Championships aren’t won in November, and nowhere is that more true than at Kentucky. Pope, still lacking an NCAA tournament win on his résumé, has much more to prove than that he can win Champions Classic games. But you couldn’t have scripted a better first big impression for the wider college basketball universe. You may not find a big-time coach in college sports with less of an ego than Pope, always one to deflect credit. He had Carr deliver the opening statement to the media postgame and sat there listening with a grin on his face, then later demonstrated his master understanding of the intricacies of the UK job when discussing soaking in the moment on the floor postgame.

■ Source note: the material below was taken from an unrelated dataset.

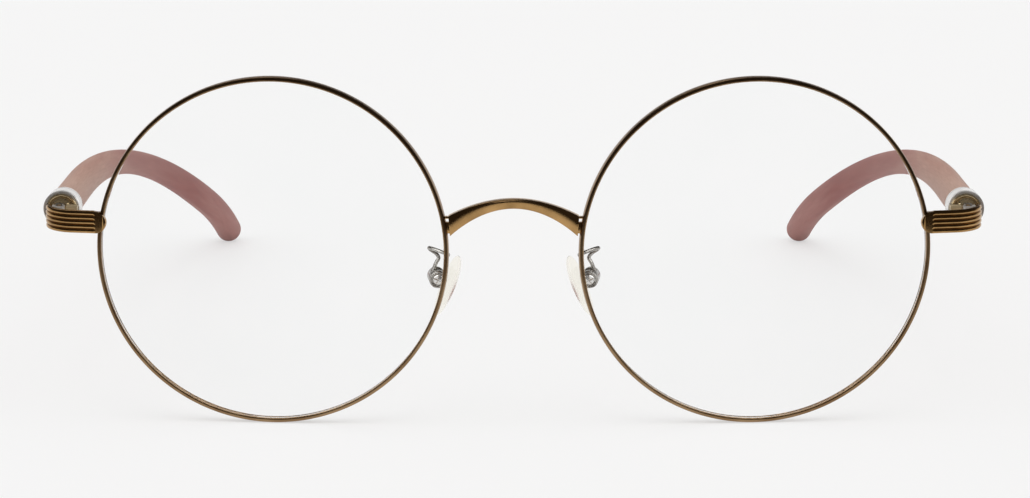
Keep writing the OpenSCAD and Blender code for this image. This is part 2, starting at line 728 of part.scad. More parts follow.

“If Andrew has to carry around the burden of this being about him, it’s too big,” Pope said. “If Otega has to carry around the burden of this being about him, it’s too big, and it’s actually not very rewarding. When it can be about us, that’s when it’s magic. That’s the gospel. That’s life. This team has really adopted that … It’s all of [Big Blue Nation] showing up. It’s a brilliant thing, and we get to be at the best place in the world to do it.”
That answer, that approach had to be as much what athletic director Mitch Barnhart was betting on when he hitched the future of the program as Pope’s brilliant offensive concepts or impressive early Big 12 results at BYU. The uniforms look the same, but that’s where the similarities to Pope’s predecessor’s program end, and that couldn’t have been more evident in his first big moment as the leader of Big Blue Nation on Tuesday night.
And as for that Flagg coronation? It’s certainly coming, and we shouldn’t gloss past a 26-point, 12-rebound master class as normal even if it may become that for this teenage wunderkind. That said, Tuesday’s showing should at least slow down the raging hype machine that surrounds this youthful Duke group. Blue Devils legend Jay Williams was comparing this season’s Duke team to the juggernaut 2001 Devils at halftime of a game Duke didn’t even go on to win. The Flagg/Knueppel/Maluach trio is a special one with the ceiling to push for a national championship, but the work is far from finished to get this team there.
The Blue Devils’ guard play wasn’t nearly good enough Tuesday: Tyrese Proctor was quiet late after a big first half, while Caleb Foster had just four points on 2-of-9 shooting in a poor showing overall for the sophomore point guard. Nor was the three-point shooting, with Knueppel an uncharacteristic 1-of-8 from deep and Duke as a team just 4-of-23. Throwing the ball to Flagg late in games will likely be a winning strategy more times than not, but neither of those end-game possessions was the ideal look to maximize his strengths. If anything, they felt like a desperate plea for Flagg to bail the rest of the roster out.
But there will be plenty more opportunities to nitpick this Duke team. That’s what comes with the great expectations this group carries on its backs. In the meantime, what could have easily been a night for Flagg instead is defined by a collective Kentucky effort. It may start with the team’s folksy head coach, but success in Lexington this season will be defined by collective efforts like the one Tuesday.